I just recently learned how to make coq au vin. It is so delicious and easy, I make it once a month or so. Cooking with wine sounds expensive, but it's not. We are wine drinkers, and try to drink a glass a night with dinner ($5 bottle, not Dom Perignon!). Sometimes, we open a bottle, we don't finish it, and we accidentally leave it open too long. Wine starts to turn to vinegar pretty rapidly if you leave it open too long and it starts to oxidize. Instead of throwing it out, I make coq au vin with it.
I tried a slightly different technique with my coq au vin this time. I took pieces of chicken with veggies and marinated it in the wine with some herbes de provence. I love marinades. I thought, why can't you marinade coq au vin? It has such a wonderful rich flavor, I thought it would be even better if the chicken marinated and allowed the wine to permeate the meat.
I let it marinade 2 days. I browned the chicken in a large dutch oven, then put all the veggies and the wine marinade in.
It simmered for about 1 1/2 hours.
Meanwhile, I prepared a dessert treat. Poached pears.
I took a pear, peeled it, cut in half, and cut out the core. I put it in a small oven safe pan. Made a mixture of 4 tablespoons lemon juice, cinnamon and sugar, a teaspoon of cognac (optional), and about 4 tablespoons water. I poured it over the top of the pears. Covered with lid, and baked it in the oven at 325F for about 45 minutes until the pears were soft.

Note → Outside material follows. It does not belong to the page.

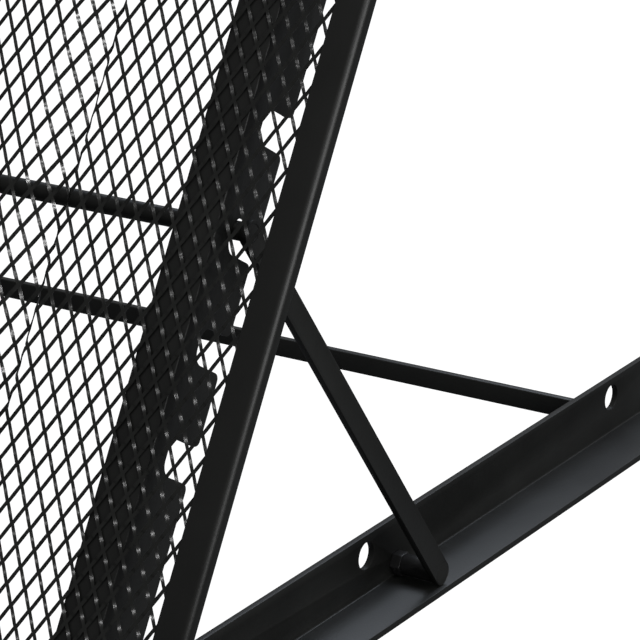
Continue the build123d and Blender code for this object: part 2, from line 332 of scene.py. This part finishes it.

Always have a big leafy salad with lots of colorful veggies at every meal. Always.
I served the coq au vin. I should have taken all the pieces out and made a reduction with the juices, but...I was hungry. And lazy. So the sauce is bit more watery than it should be.
I plated the pear with a scoop of homemade dark chocolate gelato and fresh blueberries.
Looks decadent, fatty and rich, doesn't it? It all looks like something we are cheating on, or shouldn't do.
Not so fast. Here's the breakdown
Coq au Vin with salad:
Poached Pears with Dark Chocolate Gelato and Fresh Blueberries:
Net total for the whole meal:
You've got a serving of protein, big pile of veggies, and a serving of fruit for less than 400 calories. It is neither low carbohydrate nor low fat, but it's the right mix of things you need to be healthy. Notice that there are no starches, however. You can add a small piece of bread, if you like. I felt it was unnecessary.
None of it is overwhelming. When we finished our meal, we were satisfied, not stuffed. When was the last time you had a fruit serving at dessert, and for less than 100 calories? Here is apparently the French secret to dessert. The combination of the lemon citrus, the pear, and the chocolate gelato blends together so well, you aren't screaming for more at the end. Less is more. The other trick (metabolically) is the fructose from the fruit, and the small bit of fat from the gelato prevents your insulin from surging. No raging mood swings. No sugar high, then crash. No hunger pains an hour after dinner.
Julia Child was 91 when she died. If any of this is unhealthy, let's just say I'd rather eat this unhealthy with cognac poached pears in my belly.